Thanassis Rikakis, Dean of the Iovine and Young Academy, took to the front of the room, his voice resonant, confident. He looked out over the crowd with a gaze that seemed to hold the weight of his own belief in these young people. “You don’t start with the basics here,” he said. “You start with the challenges, with the creative things young people want to do. They come here to create – not to memorize.” 

“This lab is about you. It’s about giving Black and Brown students in South LA a chance to step into fields that were once out of reach. The goal here is to serve at least 750 students a year, not to simply expose them to material science but to prepare them for it – not in some distant future, but now.” said Daniel Rosove, Senior Director of Partnerships at SoLa Impact. His words resonated deeply; this was about agency, about inviting students to not just learn but belong, to see this space as a doorway they deserved to walk through.

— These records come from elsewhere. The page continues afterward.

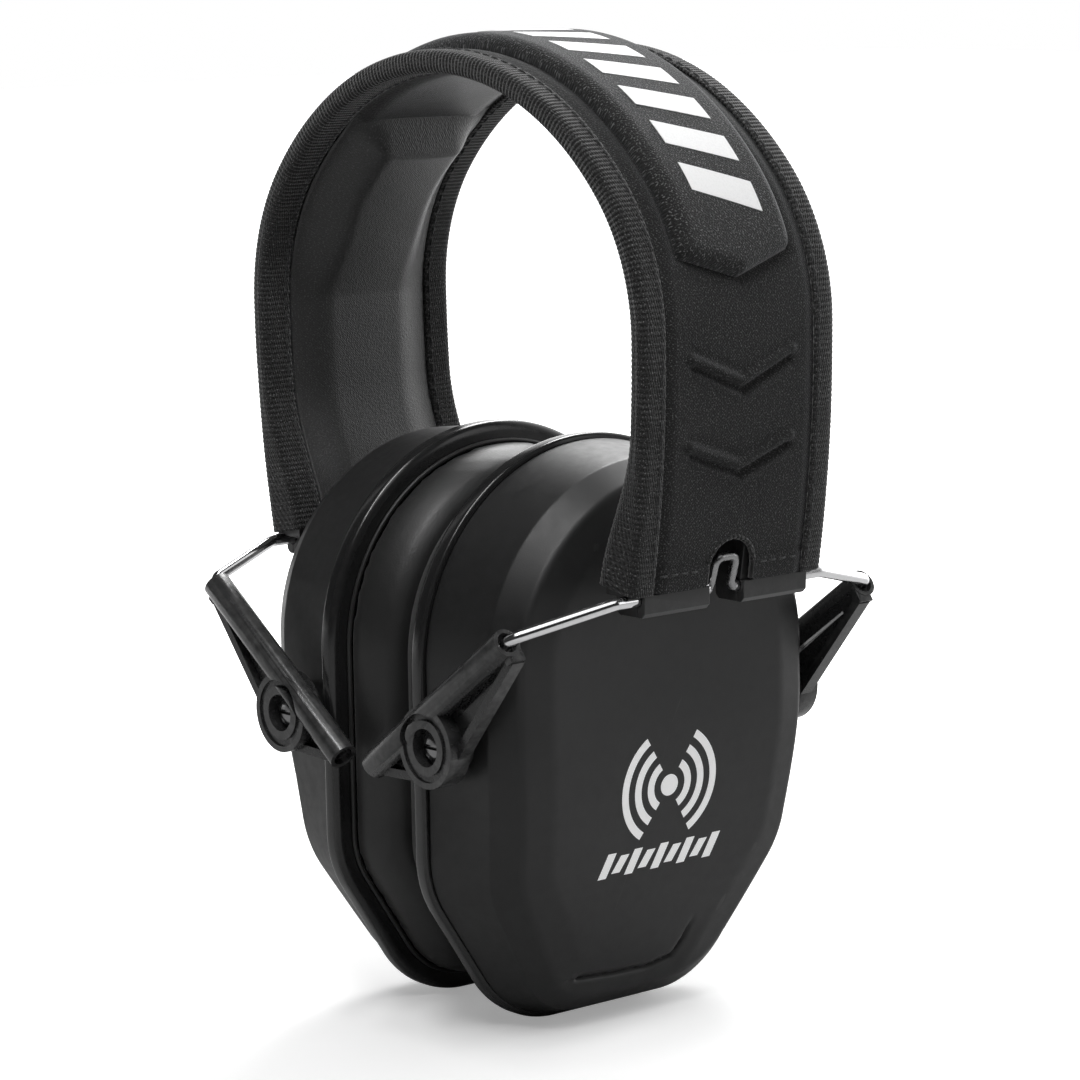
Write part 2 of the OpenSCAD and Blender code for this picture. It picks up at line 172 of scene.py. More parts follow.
def fillet_path(pts, rad, step=0.35):
    """polyline with rounded corners, sampled finely"""
    pts = [np.array(p, float) for p in pts]
    out = [pts[0]]
    for i in range(1, len(pts) - 1):
        a, b, c = pts[i - 1], pts[i], pts[i + 1]
        u = (a - b) / np.linalg.norm(a - b); v = (c - b) / np.linalg.norm(c - b)
        ang = math.acos(np.clip(u @ v, -1, 1))
        r = rad[i - 1] if hasattr(rad, "__len__") else rad
        d = min(r / math.tan(ang / 2), 0.48 * np.linalg.norm(a - b), 0.48 * np.linalg.norm(c - b))
        r = d * math.tan(ang / 2)
        w = (u + v) / np.linalg.norm(u + v)
        cen = b + w * (r / math.sin(ang / 2))
        p0, p1 = b + u * d, b + v * d
        e0, e1 = (p0 - cen) / r, (p1 - cen) / r
        tot = math.acos(np.clip(e0 @ e1, -1, 1))
        n = max(6, int(r * tot / step))
        for k in range(n + 1):
            t = k / n
            s0, s1 = math.sin((1 - t) * tot) / math.sin(tot), math.sin(t * tot) / math.sin(tot)
            out.append(cen + r * (s0 * e0 + s1 * e1))
    out.append(pts[-1])
    return np.array(out)


def tube(path, r, n=24, dome=True):
    path = np.asarray(path, float)
    d = np.gradient(path, axis=0)
    d /= np.linalg.norm(d, axis=1, keepdims=True)
    up = np.array([0.0, 0.0, 1.0]) if abs(d[0][2]) < 0.9 else np.array([1.0, 0, 0])
    nrm = np.cross(d[0], up); nrm /= np.linalg.norm(nrm)
    rings = []
    rr = np.full(len(path), r) if np.isscalar(r) else r
    for i in range(len(path)):
        nrm = nrm - d[i] * (nrm @ d[i]); nrm /= np.linalg.norm(nrm)
        b = np.cross(d[i], nrm)
        t = np.linspace(0, 2 * np.pi, n, endpoint=False)
        rings.append(path[i] + rr[i] * (np.cos(t)[:, None] * nrm + np.sin(t)[:, None] * b))
    if dome:
        a, c = [], []
        for k in (0.97, 0.8, 0.5):
            s = math.sqrt(1 - k * k)
            a.append(path[0] - d[0] * rr[0] * 0.35 * k + (rings[0] - path[0]) * s)
            c.append(path[-1] + d[-1] * rr[-1] * 0.35 * k + (rings[-1] - path[-1]) * s)
        rings = a + rings + c[::-1]
    V, F = sweep(np.array(rings))
    return V, F


# ------------------------------------------------------------------ materials
def new_mat(name):
    m = bpy.data.materials.new(name)
    m.use_nodes = True
    nt = m.node_tree
    return m, nt, nt.nodes["Principled BSDF"]


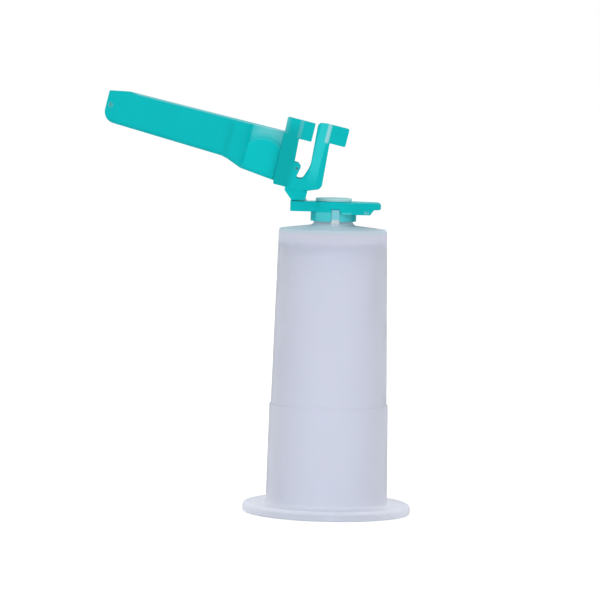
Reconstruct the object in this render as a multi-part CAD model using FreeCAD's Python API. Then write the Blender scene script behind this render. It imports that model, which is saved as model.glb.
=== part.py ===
import FreeCAD, Part
import math
import os

# A holder for blood collection tubes, standing on its open flanged end, with a hinged
# needle shield that lies open to the -X side. Millimetres, +Z up. The origin is the centre
# of the tube mouth, on the underside of the flange. The shield folds about an axis along Y.

# Tube holder: flange and barrel
flange_diameter = 32.0
flange_thickness = 1.8
flange_edge_radius = 0.8        # the rounded upper edge
flange_edge_chamfer = 0.35      # the lower edge
skirt_height = 20.7             # the wider lower stretch of the barrel, up to the step
skirt_step = 0.25               # how far it stands out at the step, each side
skirt_draft = 0.3               # how much wider it gets down to the flange, each side
barrel_foot_diameter = 22.1     # the upper stretch just above the step
barrel_top_diameter = 20.6      # at the shoulder
barrel_height = 54.1            # from the underside of the flange to the shoulder's rim
barrel_wall = 1.15
end_wall = 1.5
shoulder_rise = 0.75            # the shoulder is a shallow cone
shoulder_chamfer = 0.4

# Tube holder: neck and needle socket
neck_height = 2.55              # from the top of the shoulder to the seat of the collar
neck_radius = 3.6
neck_flare = 0.35
neck_flare_height = 0.8
spigot_radius = 3.0
lip_radius = 3.45               # the lip that the collar is snapped under
lip_height = 0.65
lip_chamfer = 0.25
socket_radius = 2.65            # crest radius of the needle thread
key_width = 1.6                 # the two ribs that stop the collar from turning
key_offset = 0.35               # how far both stand to the tongue's side of the axis
key_rise = 0.5                  # how far a rib reaches up into the plate

# Collar of the shield
plate_thickness = 1.9
plate_radius = 4.4
collar_clearance = 0.05         # between the collar and the neck, lip and ribs
ring_depth = 1.8
ring_wall = 0.7
land_reach = 8.25               # the hinge land, from the holder's axis
land_half_width = 3.0
land_corner_radius = 0.5
tongue_reach = 9.0              # the latch tongue, from the holder's axis
tongue_half_width = 4.4
tongue_corner_radius = 2.4
tongue_slope_start = 3.5        # where the upper face starts to fall
tongue_fall = 0.05              # how far it has fallen at the tip
tongue_tip_thickness = 1.3
pad_start = 1.5                 # the thick stretch under the tongue
pad_end = 6.9
pad_depth = 0.43
pad_ramp = 0.7                  # the slope from the pad up to the tip
core_out_length = 1.1           # the pocket that cores out the pad
core_out_margin = 0.15
core_out_wall = 0.5
core_out_depth = 0.9

# Living hinge between collar and shield
hinge_reach = 5.36              # from the holder's axis to the line that the film bends on
hinge_rise = 0.2                # that line above the land
film_half_thickness = 0.18
film_clearance = 0.05
film_half_width = 2.0
stop_gap = 0.12                 # between land and hinge block when the shield lies open
open_tilt = 12.87               # degrees that the open shield rises above the horizontal

# Needle shield, in its own axes: s from the hinge line to the tip, d from the hinge line
# to the open side, both square to Y
shield_length = 41.0
rim_depth = 11.66               # d of the open edge
tip_drop = 0.66                 # the open edge falls at the tip
tip_drop_start = 37.4
tip_wall = 0.9
tip_corner_radius = 2.3
channel_half_width = 3.0        # at its foot
tip_half_width = 2.85
channel_foot = 17.6             # s where the channel starts to widen
channel_bottom = 4.25           # d of its outer bottom there
tip_bottom = 5.2                # and at the tip
throat_half_width = 3.8         # the short stretch between channel and hood
throat_front = 16.4
throat_back = 13.6
throat_bottom_front = 4.0
throat_bottom_back = 2.9
hood_half_width = 4.6
hood_front = 13.1
hood_bottom_front = 2.85
hood_bottom_back = 2.2
edge_radius = 0.9               # the long lower edges of channel and hood
shield_wall = 0.75
shield_floor = 0.8
window_wall = 0.45              # the hood's sides are thinner above the thumb pads
thumb_pad_radius = 4.18
thumb_pad_s = 9.78
thumb_pad_d = 5.38
tip_mark_radius = 0.4           # small round sinks beside the tip
tip_mark_depth = 0.35
tip_mark_inset = 0.85
tip_mark_d = 8.4

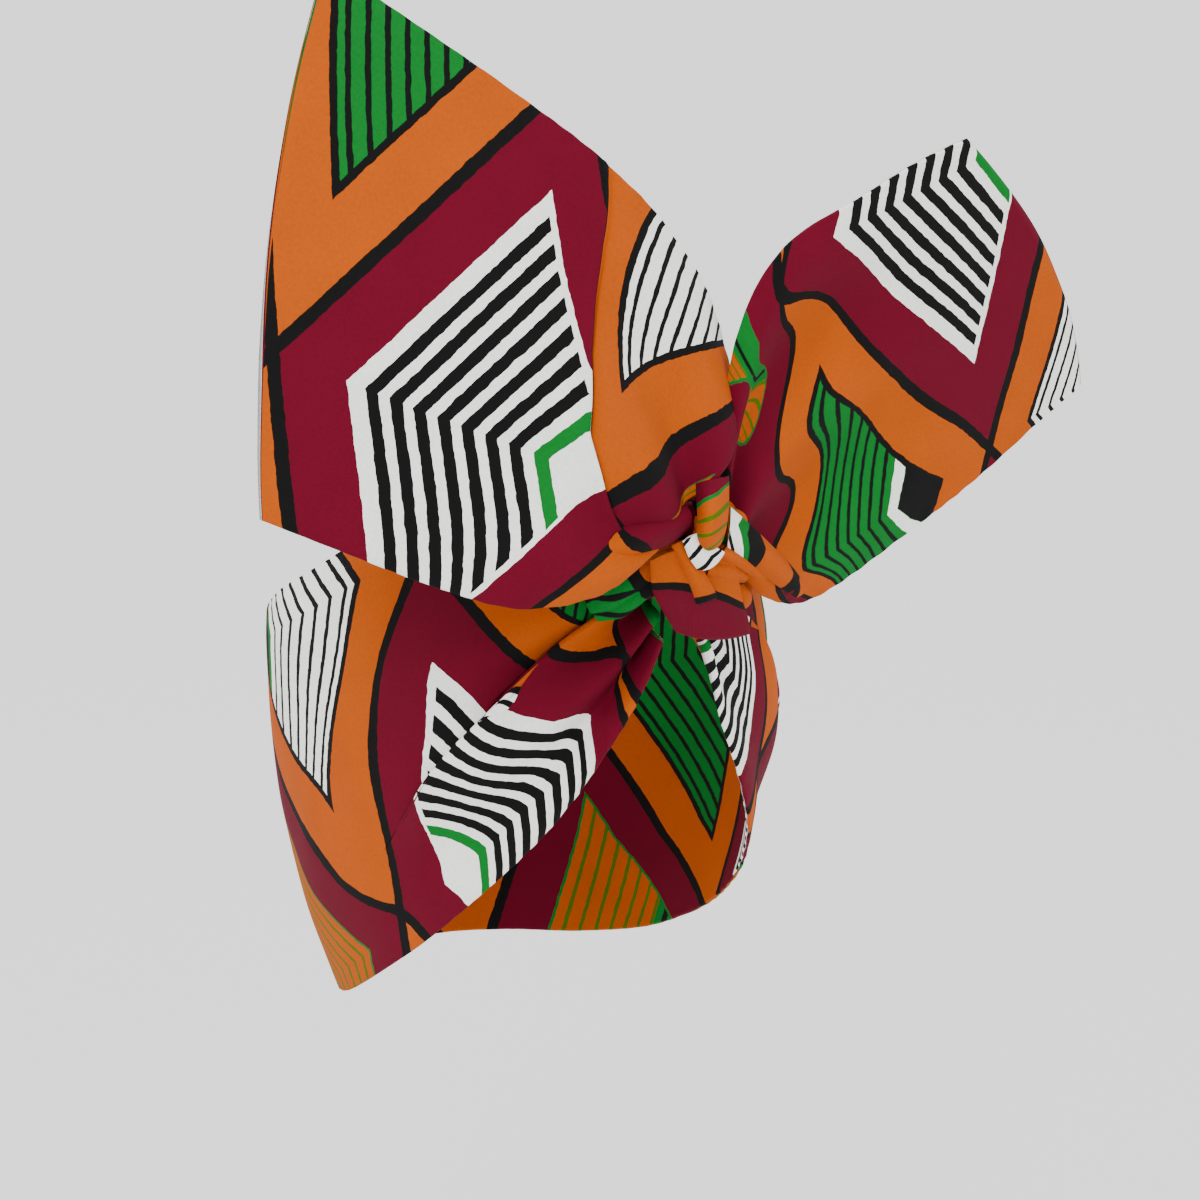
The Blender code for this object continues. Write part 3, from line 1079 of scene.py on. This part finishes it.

Then, Rosove asked the Bossi family to the front of the room. World-renowned artist Bossi and her husband, entrepreneur Nico Bossi, embraced Rosove. “Much more work to be done,” they said, nodding toward a mural on the wall. Blasted, bold letters read, “If you can see it, you can be it.”

“When I was a kid, I had access to music and art because I was surrounded by it. My mom and grandma were music teachers. I had a babysitter who was a visual artist. That access made me a musician, an artist," said Bossi. “Sparking a young person's curiosity creates ripple effects you can’t even imagine. If a child can’t see what’s possible, those futures vanish. But a space like this opens up a world of possibilities we’re only beginning to see.” 

“And it’s not enough to tell a kid, ‘You can be anything.’ Without resources, those words are empty. You can show them role models on TV, but when you bring that world into their backyard, when they can reach out and touch it – that’s when it starts to feel real,” added her husband. 

The impact of this lab extends beyond walls and machines; it draws strength from collaborations that defied convention.

“Young people have superpowers. Why waste them? Why not channel that energy into learning, into the workforce, without forcing them through a 250-year-old system that doesn’t fit?” said Dean Rikakis. “The academy exists to unlock that potential, to connect creativity with real-world skills. A home run is seeing these students dive into this space, growing into the workforce, into college, ready to redefine technology, design, business. We meet them where they are, fuel their ambition, and watch them soar.” 

Each partnership had strengthened this foundation, none more so than the involvement of Verizon.

“There was one moment, and that's when USC connected Verizon to the project. Verizon, obviously, telecom giant has interest too in how to train the future STEM workforce, and is partnering with [the Academy] to figure out how to do it,” said Daniel Rosove. “The fact that we could plug in and help power that engine was deeply exciting, and I think, solidified for us the catalytic effect that this lab is going to have.”

In every corner of the room, inspiration was tangible. "We’re figuring out what we want to do by doing, and it’s so, so cool,” said the Montano sisters, their excitement echoing the unrestrained potential of a space built to elevate, not limit.

“When I tell people what I am doing here at SoLa, they say ‘oh wow that is kinda cool,’” said McCormick, “a few months ago this was just tables and paper sketches, and now my biggest goal is to make sure everyone has fun! You can make anything here yourself and have a blast doing it.”